Both Brito and Rey called out the president for his statement saying the judicial branch should do away with a requirement that lawyers wait at least 10 years after graduation before assuming a position in public service. 

While the Constitution requires that for some posts, such as Supreme Court justice, law graduates must wait a decade, “the truth is that this is an exception,” Brito said. 

“In many cases, you can go into public service without fulfilling this requirement,” he continued. “The president’s statements were not accurate.”

López Obrador also suggested a judicial selection process based on popular elections, rather than political appointments, something the lawyers deemed ill-advised. 

“The popular election of judges and magistrates could diminish the independence that members of the judiciary should enjoy,” said Brito. “Moreover, this selection method offers few guarantees of professional competence and could expose judges to political pressure and even — contrary to what he is going for — to corruption, especially if they have to collect resources to conduct their campaigns.”
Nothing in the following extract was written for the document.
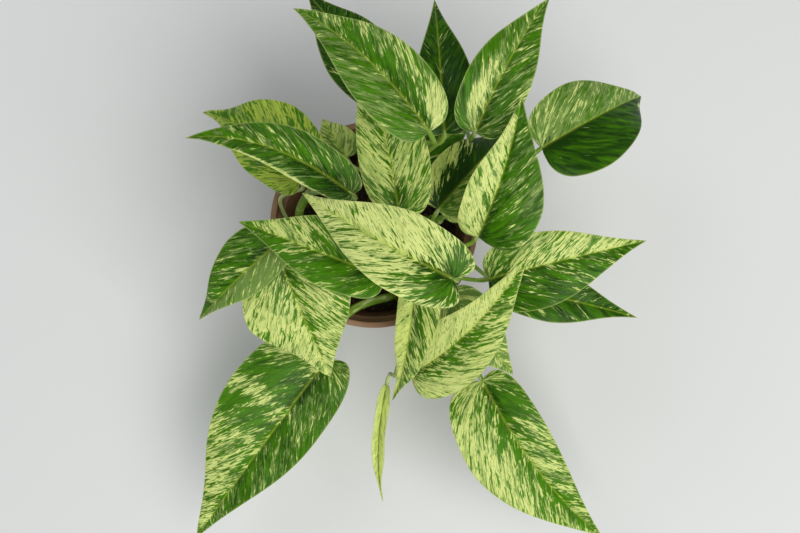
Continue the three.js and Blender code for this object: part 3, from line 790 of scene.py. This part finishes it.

Rey said she believed López Obrador to be planting political seeds for his successor to cultivate. She pointed to Adán Augusto López, a lawyer and one of four front-runners in the lineup for the 2024 elections. 

“He is a lawyer and one of the strongest candidates for López Obrador’s successor,” she said. “Maybe the president sees he is running out of time and is hoping that someone like Adán Augusto López can end up finishing the job.”